Dynamic Characteristics Study on a 3-Storey Building Model through Finite Element Analysis

Abstract

The vibrational effect is one of the primary considerations during construction due to the ambient excitation from the surrounding environment. Thus, it is necessary to find the most dependable Finite Element (FE) model for the actual structure to improve its quality and life span on site. In this context, the study included a 3-story building model that was analyzed using finite element analysis to determine its dynamic properties such as natural frequency and mode shape to avoid the resonance effect. It is due to the importance of obtaining a reliable and accurate model by verifying with the results of the Operational Modal Analysis (OMA). In general, the goal of this study is to update the FE model so that it is close to the actual scaled model based on the previous OMA study. As a result, an initial linear FE model of the 3-story building scaled model was created using CAD software based on actual geometry to describe the structure's physical properties.

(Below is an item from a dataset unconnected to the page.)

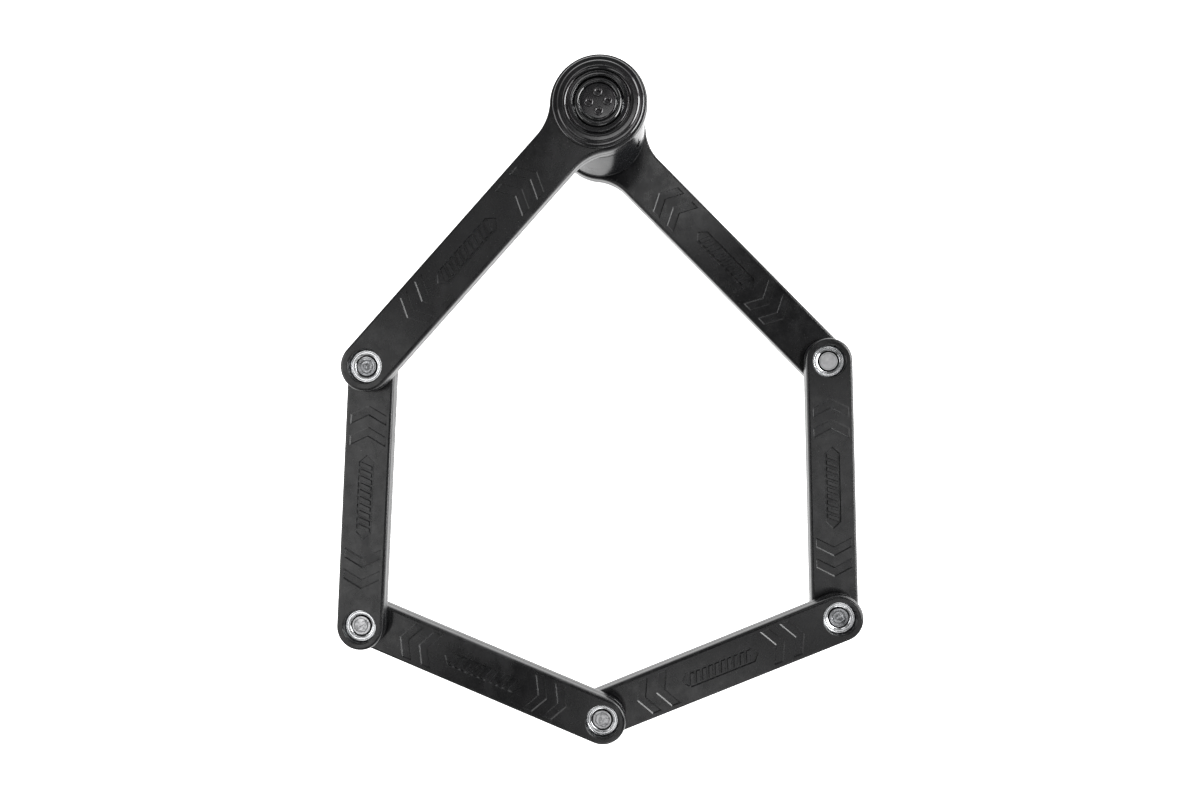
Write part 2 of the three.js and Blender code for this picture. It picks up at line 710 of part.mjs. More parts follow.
// ---- assembly -----------------------------------------------------------
function buildLock() {
  const [head, p1, p2, p3, p4, p5] = loopPoints();
  const layer = (k) => (5 - k) * LAYER_PITCH;
  const leftArm = placed(lock, head.x, head.y, layer(0), heading(head, p1));
  buildLeftArm(leftArm);
  buildEyeCap(leftArm);
  buildCapRivets(leftArm);
  buildStud(leftArm);
  const middle = [[p1, p2], [p2, p3], [p3, p4], [p4, p5]];
  for (const [i, [from, to]] of middle.entries()) {
    buildLink(`link_${i + 1}`, placed(lock, from.x, from.y, layer(i + 1), heading(from, to)));
  }
  buildRightArm(placed(lock, head.x, head.y, layer(5), heading(head, p5)));
  for (const [i, p] of [p1, p2, p3, p4, p5].entries()) {
    buildHinge(`hinge_${i + 1}`, placed(lock, p.x, p.y, layer(i)));
  }
  buildHousing(lock);
  buildJawPlate(lock);
  buildCore(lock);
  buildDiscs(lock);
  buildDetent(lock);
  buildBase(lock);
  buildShutter(lock);
  const left = Math.min(p1.x - ARM_HALF_WIDTH, p2.x - LINK_HALF_WIDTH);
  const right = Math.max(p5.x + ARM_HALF_WIDTH, p4.x + LINK_HALF_WIDTH);
  const front = p3.y - LINK_HALF_WIDTH;
  lock.position.set(-(left + right) / 2, -(EYE_RADIUS + front) / 2, 0);
  lock.updateMatrixWorld(true);
}

buildLock();

export default lock;
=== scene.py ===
"""Folding bike lock: the visible surfaces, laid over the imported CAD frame. Metres, +Z up."""
import json
import math
import random

import bmesh
import bpy
from mathutils import Matrix, Vector
from mathutils.geometry import intersect_line_line_2d


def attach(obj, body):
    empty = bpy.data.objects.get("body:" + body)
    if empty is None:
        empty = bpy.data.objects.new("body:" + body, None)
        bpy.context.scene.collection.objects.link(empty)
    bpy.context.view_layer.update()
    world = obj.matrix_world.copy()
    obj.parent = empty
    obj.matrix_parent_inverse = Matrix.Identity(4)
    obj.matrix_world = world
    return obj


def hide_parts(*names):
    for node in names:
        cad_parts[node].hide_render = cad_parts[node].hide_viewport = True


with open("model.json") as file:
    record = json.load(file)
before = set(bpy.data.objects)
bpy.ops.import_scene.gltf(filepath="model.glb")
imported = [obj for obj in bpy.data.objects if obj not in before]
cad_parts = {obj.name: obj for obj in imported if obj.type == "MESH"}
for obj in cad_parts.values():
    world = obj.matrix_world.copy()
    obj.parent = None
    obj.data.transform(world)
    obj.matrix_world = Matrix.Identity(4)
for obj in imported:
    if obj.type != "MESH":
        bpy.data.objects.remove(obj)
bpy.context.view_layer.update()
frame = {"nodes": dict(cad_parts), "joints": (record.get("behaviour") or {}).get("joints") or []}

MM = 0.001
TAU = 2 * math.pi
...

The FE model was then imported into CAE software, where the boundary condition and estimated material properties were assigned to determine the effect of random vibration. Through the pairing of Finite Element Analysis results and previous studies, 9 natural frequencies and 9 mode shapes were extracted. The Modal Assurance Criterion (MAC) was used to compare the mode shape of FE results against the OMA to determine the degree of consistency between paired mode shapes. A model updating process was carried out to reduce the discrepancy between the methods. The uncertainties arising from the initial conditions have been discussed in terms of the stiffness of the material used. The updated model allows for an evaluation of the structure's current actions as well as the development of models for a wide range of potential future research scenarios.